The little story is so well-written. Poignant sans sentiment and intensely personal to yours truly. It made me cry. Hell, I’m tearing up as I write this now. That this thoughtful gift, utterly free and utterly priceless, came from her when I know she’s swamped with work, family, and a dozen other obligations just floors me.

But there’s more. I’m working up to the deadline for my next book, and that always makes me a little crazy. Okay, a lot crazy. I planned for the stress better this time, as well as the inevitable distractions, visits from friends and family, etc., but let’s face it – I’m still crazy. In this frame of mind, writing loses its luster. After this many go-rounds, I know it’ll come back, but the word that comes to mind when I sit down in front of the keyboard yet again to fuss and rewrite and add scenes and make decisions is slog.

That precious, two-page story turned out to be a gift in another, unexpected way: It reminded me of the power of words, of how much I love them, and that stories are truly important. It shifted my attitude at a time when it sorely needed a shift.

There just isn’t a Thank You big enough.

12 comments:

Lois Winston said...

Ah, Cricket, I teared up, too, reading this. Happy birthday!

Booklady said...

What a wonderful gift and thanks so much for sharing. It has brightened by Monday.

Beth Groundwater said...

Happy birthday, Cricket, you youngster you! And what a precious gift your friend is to you in your life.

mirajamesbl said...

Happy birthday!

I'm like you about bdays, both giving and receiving. Cheers to good friends.

Keith Raffel said...

47? Now I know there was another major entrant on the American scene in 1964 in addition to the Beatles. Happy Birthday.

Cricket McRae said...

Ah, that's sweet, Lois -- thanks!

Booklady, now you've gone and brightened my Monday.

Youngster: Ha! But I appreciate the sentiment, Beth. ; )

Mira, it's nice to know I'm not the only one.

Keith, they aren't the only ones who love you, yeah, yeah, yeah.

Kathleen Ernst said...

What a wonderful friend, and a wonderful gift. A lovely reminder of the power of stories.

Dean K Miller said...

Funny how life hands you what you need most, right when you need it, huh? Happy Birthday...If I knew you were that close I would have said something at NCW last week...but you were busy tapping away.

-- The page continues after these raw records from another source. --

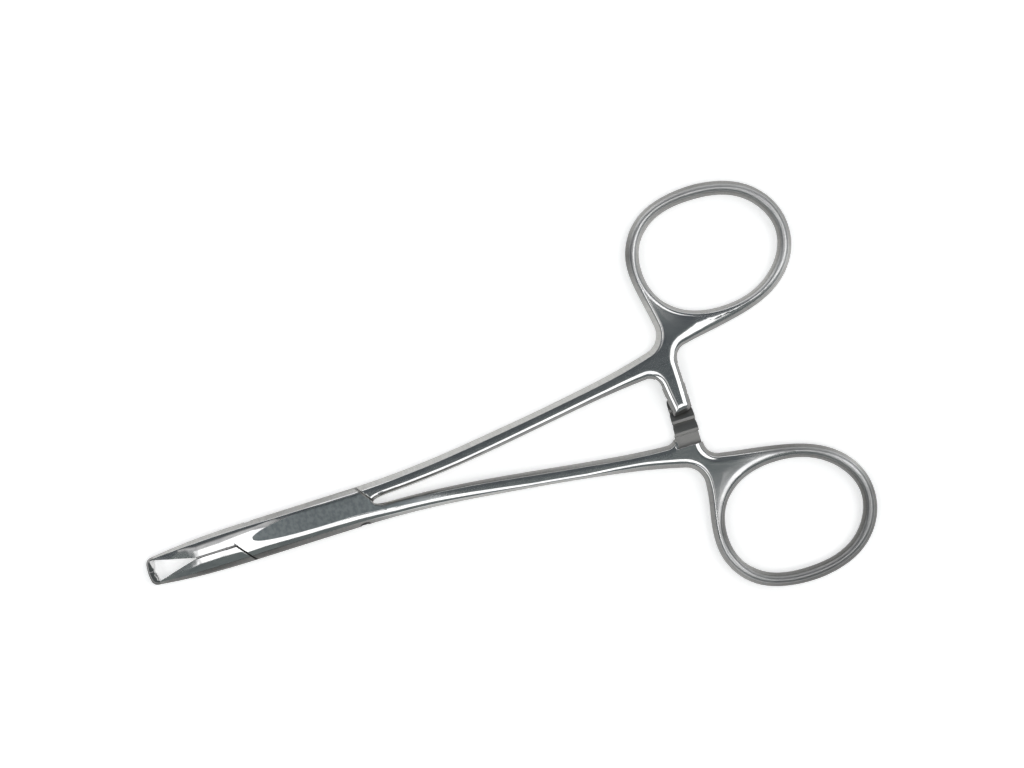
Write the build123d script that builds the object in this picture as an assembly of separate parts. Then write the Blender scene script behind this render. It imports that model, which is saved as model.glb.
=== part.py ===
from build123d import *
import os
from math import cos, radians, sin, tan

# Piercing forceps: a ring-handled locking clamp with a box lock and jaws that end in turned-in hooks.
# Millimetres. The pivot axis is X = Y = 0, +X runs to the jaw tips, +Z is up and Z = 0 is the
# underside of the box lock. The box arm carries the box, the ring on the +Y side and the jaw on the
# -Y side. The through arm crosses it in the slot, with its ring on the -Y side and its jaw on the +Y.
# An arm is drawn once, with its shank on its own +Y side, and the through arm is the mirror image.

os.makedirs("parts", exist_ok=True)

# Box lock
box_width = 7.0
box_thickness = 3.8
slot_height = 1.3
slot_half_length = 10.5
web_face_clearance = 0.04
web_end_clearance = 0.6
shoulder_flank_x = 10.05
shoulder_axis_x = 12.8
shoulder_gap = 0.2
closing_gap = 0.08
pin_diameter = 2.2
pin_running_clearance = 0.03

# Jaws
jaw_reach = 29.35
jaw_straight_x = 8.0
jaw_middle_x = 20.0
jaw_middle_half_width = 3.27
tip_half_width = 2.4
tip_bow = 0.35
jaw_end_slope = 0.13
tip_corner_radius = 1.25
window_apex_x = 20.1
window_half_angle = 14.2
window_face_length = 7.8

# Shanks: each y is that of the middle of the shank
shank_width = 3.0
shank_start_x = -9.0
shank_front_x = -22.0
shank_front_y = 2.52
shank_bend_x = -34.0
shank_bend_y = 3.77
shank_back_setback = 7.0
shank_back_y = 6.56
shank_root_y = 7.60
shank_root_width = 3.5
crotch_x = -12.4
crotch_length = 2.0
crotch_half_width = 0.63

# Finger rings. A ring's opening starts its setback behind the front of the ratchet finger, and its
# band starts the stand-off out from the middle of the shank's root
box_ring_setback = 3.6
through_ring_setback = 3.15
ring_stand_off = 4.45
ring_opening_length = 24.8
ring_opening_width = 19.5
ring_band = 2.5
# How far the opening stands out from a plain ellipse at its four corners: front outer, rear outer,
# rear inner and front inner
ring_corners = [1.06, 1.02, 0.985, 1.035]
# The turns, in degrees, at which the outline goes round the outside, from the rear inner side to the front
ring_turns = range(255, -16, -30)

# Neck between shank, ring and ratchet finger. Drops are measured in from the near side of the ring
neck_front_setback = 2.6
neck_front_drop = 0.55
neck_front_radius = 3.6
neck_rear_drop = 2.45
neck_rear_radius = 2.5
neck_swell_x = 3.5
neck_swell = 1.0
neck_far_inset = 1.5
neck_far_rise = 3.75

# Ratchet: one finger on each arm, the box arm's underneath with its teeth up
finger_front_x = -66.8
finger_width = 4.45
finger_reach = 1.65
finger_root_setback = 5.8
finger_root_rise = 0.4
finger_root_radius = 2.0
finger_end_radius = 1.4
finger_slant = 0.5
box_finger_narrowing = 0.35
through_finger_narrowing = 0.95
tooth_pitch = 2.2
tooth_crest = 0.5
tooth_depth = 0.6
tooth_back = 0.1
teeth = 3
box_rack_start = 5.1
through_rack_start = 3.65
rack_land_end = 7.3
rack_clearance = 0.1
rack_front_margin = 0.35

# Thickness, measured from the middle plane, and the bevel of the forged flanks
tip_half_thickness = 1.0
tip_slope = 0.09
jaw_half_thickness = 1.72
shank_half_thickness = 1.55
shank_slim_front_x = -32.0
shank_slim_back_x = -56.0
ratchet_half_thickness = 1.78
ring_half_thickness = 1.5
bevel_width = 0.7
bevel_depth = 1.45

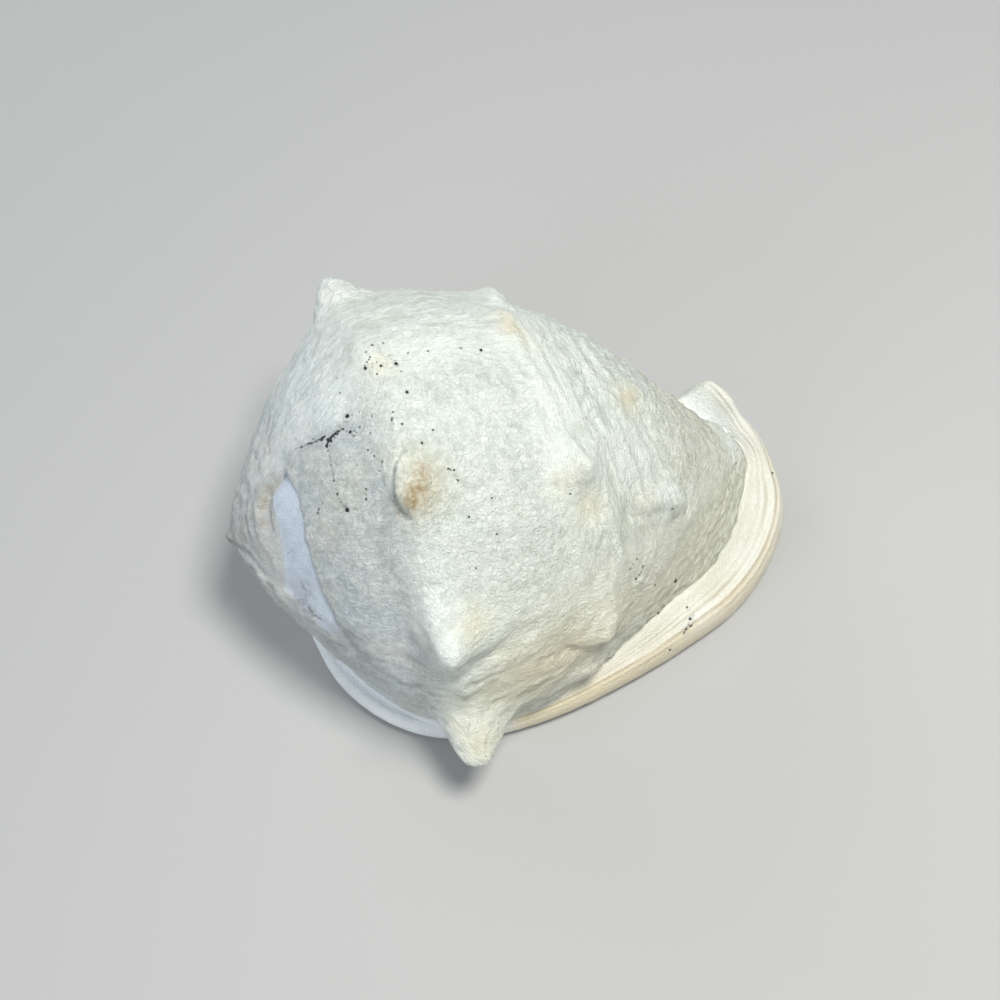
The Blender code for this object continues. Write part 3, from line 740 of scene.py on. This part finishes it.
def on_shell(pixels, net, facing):
    """Where sight lines through the photograph's pixels meet the side that the camera sees."""
    right, up, back, eye = camera_axes()
    points, normal = net.reshape(-1, 3), facing.reshape(-1, 3)
    away = points - eye
    seen = np.sum(away * normal, axis=1) < 0
    points, normal, away = points[seen], normal[seen], away[seen]
    depth = -away @ back
    middle = PHOTO_SIZE / 2
    across = middle + PHOTO_FOCAL_PIXELS * (away @ right) / depth
    down = middle - PHOTO_FOCAL_PIXELS * (away @ up) / depth
    found = []
    for pixel_across, pixel_down in pixels:
        miss = np.hypot(across - pixel_across, down - pixel_down)
        near = miss < max(5.0, miss.min() + 1)
        front = near & (depth < depth[near].min() + 12)
        best = np.argmin(np.where(front, miss, np.inf))
        ray = right * (pixel_across - middle) - up * (pixel_down - middle)
        ray = ray / PHOTO_FOCAL_PIXELS - back
        facing_ray = ray @ normal[best]
        on_ray = eye + ray * (away[best] @ normal[best]) / facing_ray
        found.append(on_ray if facing_ray < -0.2 else points[best])
    return np.array(found)


def from_segment(points, start, end):
    """Vector to each point from the nearest point of the segment between start and end."""
    step = end - start
    share = np.clip((points - start) @ step / (step @ step), 0, 1)
    return points - start - share[..., None] * step


def folds(net, facing):
    """Height of all folds: a bell curve of the distance from each fold's line."""
    total = np.zeros(net.shape[:2])
    for height, half_width, pixels in FOLDS:
        line = on_shell(pixels, net, facing)
        nearest = np.full(net.shape[:2], np.inf)
        for start, end in zip(line[:-1], line[1:]):
            gap = from_segment(net, start, end)
            nearest = np.minimum(nearest, np.linalg.norm(gap, axis=-1))
        total += height * np.exp(-(nearest / half_width)**2)
    return total


def bells(places, net, facing):
    """Sum of bell curves of the distance from each place, with its reach and its height."""
    centres = on_shell([place[:2] for place in places], net, facing)
    total = np.zeros(net.shape[:2])
    for centre, (_, _, reach, height) in zip(centres, places):
        total += height * np.exp(-np.sum((net - centre)**2, axis=-1) / reach**2)
    return total


def stain(places, net, facing):
    """The stains' strength: their bell curves added up, at most 1."""
    return np.clip(bells(places, net, facing), 0, 1)


def to_borings(net, facing):
    """Vector from the nearest boring's centre over its radius, and 1 near a boring."""
    centres = on_shell([place[:2] for place in BORINGS], net, facing)
    nearest = np.full(net.shape[:2], np.inf)
    offset = np.full(net.shape, FAR_AWAY)
    for centre, (_, _, radius) in zip(centres, BORINGS):
        gap = net - centre
        distance = np.linalg.norm(gap, axis=-1)
        closer = distance < nearest
        nearest = np.where(closer, distance, nearest)
        offset = np.where(closer[..., None], gap / radius, offset)
    return offset, 1 - ease(*BORING_FADE, nearest)


def to_cracks(net, facing):
    """Vector from the nearest crack's line over its half width, and its strength near it."""
    nearest = np.full(net.shape[:2], np.inf)
    power = np.zeros(net.shape[:2])
    offset = np.full(net.shape, FAR_AWAY)
    for half_width, strength, pixels in CRACKS:
        line = on_shell(pixels, net, facing)
        for start, end in zip(line[:-1], line[1:]):
            gap = from_segment(net, start, end)
            distance = np.linalg.norm(gap, axis=-1)
            closer = distance < nearest
            nearest = np.where(closer, distance, nearest)
            power = np.where(closer, strength, power)
            offset = np.where(closer[..., None], gap / half_width, offset)
    return offset, power * (1 - ease(*CRACK_FADE, nearest))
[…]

Treasure those friends, and the words they send.

Darrell James said...

Nice post, Cricket! Diana and I don't make much of a fuss between us with our own birthdays. Honestly, I don't think I can recall ever having a birthday party. (Even as a kid, now that I think about it.)

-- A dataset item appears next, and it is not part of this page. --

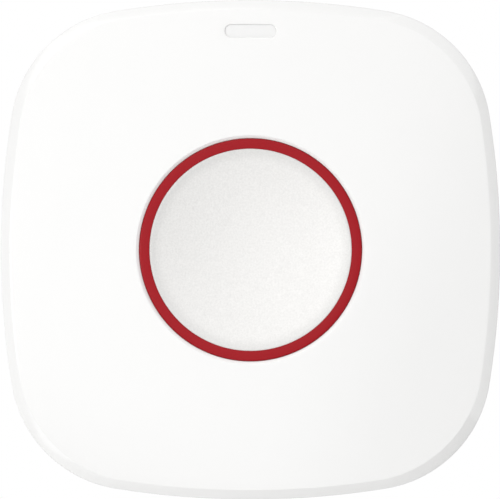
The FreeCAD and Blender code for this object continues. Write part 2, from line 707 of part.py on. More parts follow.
def switch_body():
    body = new_body("switch_body")
    block(body, board_front, "switch_height", "0", "0", "switch_width", "switch_width")
    start = f"({switch_top} - stem_depth - button_travel - stem_play)"
    sketch = at_depth(body, start)
    circle(sketch, "0", "0", "stem_radius + stem_play")
    cut(body, sketch, start, switch_top)
    return body


def switch_frame():
    """Sheet metal over the switch, with four legs down to the board."""
    body = new_body("switch_frame")
    block(body, switch_top, "frame_thick", "0", "0", "switch_width", "switch_width")
    sketch = at_depth(body, switch_top)
    circle(sketch, "0", "0", "stem_radius + 3 * stem_play")
    cut(body, sketch, switch_top, f"({switch_top} + frame_thick)")
    sketch = at_depth(body, board_front)
    for across, up in CORNERS:
        out = f"{across} * (switch_width + frame_thick) / 2"
        rectangle(sketch, out, f"{up} * switch_width / 3", "frame_thick", "frame_leg")
    add(body, sketch, board_front, f"({switch_top} + frame_thick)")
    return body


def switch_stem():
    body = new_body("switch_stem")
    start = f"({switch_top} - stem_depth)"
    sketch = at_depth(body, start)
    circle(sketch, "0", "0", "stem_radius")
    add(body, sketch, start, stem_top)
    return body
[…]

We do celebrate the birthdays of others. Have a great day!

Cricket McRae said...

Thanks, Kathleen! I feel very lucky.

Hey, Dean -- Things DO show up right when you need them! And next time you see me blindly typing away, tap me on the shoulder (or whap me upside the head if I'm really oblivious) and say hi. ;>

Darrell, I don't remember having birthday parties, either. Maybe that's why we tend to downplay the Big Day as adults.

Alan Orloff said...

Happy Birthday, Cricket! (Cake for an Arbor Day celebration? Now we're talking!)

Jessie Chandler said...

Happy Birthday, Cricket! I think that was the absolute perfect present for you from your friend. Sometimes we forget how impactful simple works can be, especially to those closest to us. And I'm one of "those"----those people who celebrate their birthday for a whole week, or more if I can wheedle it. I love to give and I'm not at all shy about getting LOL! GREAT post.